Any failure by either Party to enforce the other Party’s strict performance of any provision of this Agreement will not constitute a waiver of its right to subsequently enforce such provision or any other provision of this Agreement.
Any amendment or modification of this Agreement shall be in writing and executed by duly authorized representatives of the Parties.
No Provision of this Agreement shall be interpreted against any Party because such Party or its legal counsel representative drafted such provision.
The clause headings appearing in this Agreement have been inserted for the purpose of convenience and ready reference. They do not purport to, and shall not be deemed to define, limit, or extend the scope or intent of the clauses to which they appertain.
The Parties agree that the terms of this Agreement shall remain confidential.
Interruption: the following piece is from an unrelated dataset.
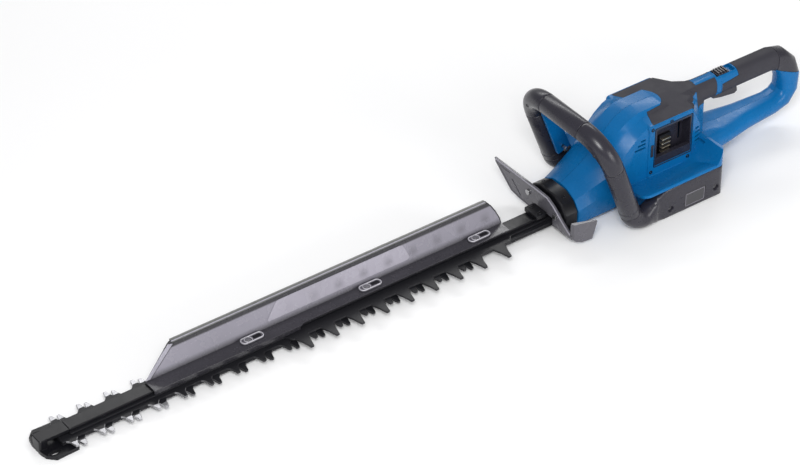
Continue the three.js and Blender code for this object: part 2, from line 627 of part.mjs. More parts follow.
function cutterBar() {
  const start = CASE_FRONT_X - GAP;
  const boltHole = (x) => slotHole(x, x, 0, 2.7);
  const outline = roundedOutline(BAR.end, start, -BAR.half, BAR.half, 2);
  let bar = prism(outline, "Z", ...LAYERS.bar, { bevel: BAR.bevel });
  for (const x of BOLT_XS) bar = bar.subtract(rod("Z", x, 0, 0, 2.7, 13, 16.6, 12));
  for (const x of GUARD_SCREWS) bar = bar.subtract(rod("Z", x, 0, 0, 1.8, 15, 19, 12));
  add("blade_bar", bar, BLACK);
  const comb = toothedOutline({
    front: BAR.end, rear: start, half: COMB.wide, tip: COMB.tip, firstX: COMB_TEETH_X,
    count: BIG_TEETH, tooth: COMB_TOOTH,
    waist: [
      [0, -COMB.half], [COMB.wideRear + 7, -COMB.half], [COMB.wideRear, -COMB.wide],
      [COMB.wideFront, -COMB.wide], [COMB.wideFront - 7, -COMB.half],
    ],
  });
  add("guard_comb", prism(comb, "Z", ...LAYERS.comb, { holes: BOLT_XS.map(boltHole) }), BLADE);
  const strip = roundedOutline(BAR.end, start, -14, 14, 2);
  add("backing_strip", prism(strip, "Z", ...LAYERS.backing, { holes: BOLT_XS.map(boltHole) }), BLADE);
  BOLT_XS.forEach((x, k) => {
    const bolt = rod("Z", x, 0, 0, 2.4, 2, 16.3, 16).add(rod("Z", x, 0, 0, 5, 0.6, 2.3, 6));
    add(`blade_bolt_${k + 1}`, bolt, STEEL);
  });
}

// A low shoe under the last teeth, a block round the blade ends and a tongue that carries on the bar.
function tipGuard() {
  const n = NOSE;
  const half = [
    [n.front, -10], [n.front + 2, -19], [n.front + 11, -n.half], [n.rear - 3, -n.half + 1],
    [n.rear, -n.half + 6], [n.rear, -15], [BAR.end - GAP, -15],
  ];
  const outline = [...half, ...half.map(([x, y]) => [x, -y]).reverse()];
  const eyes = [-NOSE_EYE.y, NOSE_EYE.y].map((y) => {
    const path = new THREE.Path();
    path.absellipse(NOSE_EYE.x, y, NOSE_EYE.long, NOSE_EYE.wide, 0, 2 * Math.PI);
    return path;
  });
  const shoe = prism(outline, "Z", 0, n.plate, { holes: eyes });
  const plan = roundedOutline(n.front, n.block, -n.blockHalf, n.blockHalf, 3);
  const block = prism(plan, "Z", 0, LAYERS.bar[1], { bevel: BAR.bevel });
  const tongue = box(n.block - 1, BAR.end - GAP, -BAR.half, BAR.half, LAYERS.bar[0], LAYERS.bar[1]);
  const x = (n.front + n.block) / 2;
  const guard = shoe.add(block).add(tongue).subtract(rod("Z", x, 0, 0, 3.3, -1, 2.4, 16));
  add("tip_guard", guard.subtract(rod("Z", x, 0, 0, 1.9, -1, 12, 12)), BLACK);
  add("tip_guard_screw", rod("Z", x, 0, 0, 1.6, 1, 11, 12).add(rod("Z", x, 0, 0, 3, 0.3, 2, 16)), STEEL);
}

// ---- guards ----
function cuttingsGuard() {
  const g = GUARD;
  const foot = [
    [g.front, -12.5], [g.step, -12.5], [g.step + 6, -9.5], [g.rear, -9.5], [g.rear, 9.5], [g.front, 9.5],
  ];
  const strip = prism(foot, "Z", LAYERS.bar[1] + GAP, GUARD_TOP);
  const lip = box(g.front, g.step, -12.5, -10.7, 14.6, GUARD_TOP);
  const bar = box(g.front, g.step, -10, 12, 10, LAYERS.bar[1] + GAP);
  const side = [
    [g.front, 0], [g.rear, 0], [g.rear - 1, 8], [g.rear - 5, 18], [g.rear - 10, 27], [g.topRear, g.height],
    [g.topFront, g.height],
  ];
  const geometry = new THREE.ExtrudeGeometry(shapeOf(side), { depth: g.panel, bevelEnabled: false });
  const up = new THREE.Vector3(0, Math.sin(GUARD_LEAN), Math.cos(GUARD_LEAN));
  const along = new THREE.Vector3(1, 0, 0);
  const place = new THREE.Matrix4().makeBasis(along, up, new THREE.Vector3().crossVectors(along, up));
  place.setPosition(0, 9.2, LAYERS.bar[1] + GAP + 0.4);
  const panel = solid(geometry.applyMatrix4(place));
  const rimShape = [[0, 0], [-4.5, 1.2], [-4.5, 3], [2.5, 3], [2.5, 0]];
  const rimY = 9.2 + g.height * Math.sin(GUARD_LEAN);
  const rimZ = 18.7 + g.height * Math.cos(GUARD_LEAN) - 2.4;
  const rim = prism(rimShape.map(([y, z]) => [rimY + y, rimZ + z]).reverse(), "X", g.topFront, g.topRear);
  let guard = strip.add(lip.subtract(bar)).add(panel).add(rim);
  for (const x of GUARD_SCREWS) {
    guard = guard
      .add(rod("Z", x, 0, 0, 5.5, 18.6, 21.8, 16))
      .subtract(rod("Z", x, 0, 0, 2.3, 10, 30, 12));
  }
  add("cuttings_guard", guard, SMOKE);
  GUARD_SCREWS.forEach((x, k) => {
    const screw = rod("Z", x, 0, 0, 1.5, 15.3, 22, 12).add(rod("Z", x, 0, 0, 3.6, 22.1, 23.6, 16));
    const drive = rod("Z", x, 0, 0, 1.5, 21.5, 22.6, 12);
    add(`cuttings_guard_screw_${k + 1}`, screw.add(drive), STEEL);
  });
  const patch = [[-532, 7.5], [-327, 7.5], [-332, 28], [-514, 28]];
  const label = new THREE.ExtrudeGeometry(shapeOf(patch), { depth: 0.4, bevelEnabled: false });
  const towardsBar = new THREE.Vector3().crossVectors(along, up);
  place.setPosition(new THREE.Vector3(0, 9.2, 18.7).addScaledVector(towardsBar, g.panel + GAP));
  add("guard_label", solid(label.applyMatrix4(place)), LABEL);
}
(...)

All notices required or permitted hereunder shall be in writing and shall be deemed effectively given: (i) upon personal delivery to the party to be notified; (ii) when sent by e-mail if sent during normal business hours of the recipient, if not, then on the next business day, provided that electronic confirmation of the e- mail is received (and can be produced) by the sender; (iii) five (5) days after having been sent by registered or certified mail, return receipt requested, postage prepaid; or (iv) one (1) day after deposit with an internationally recognized overnight courier, specifying next day delivery, with written verification of receipt, if the next day is a business day, if not on the next business day.
This Agreement may be executed in two or more counterparts, each of which shall be deemed an original and all of which, taken together, shall constitute one and the same agreement.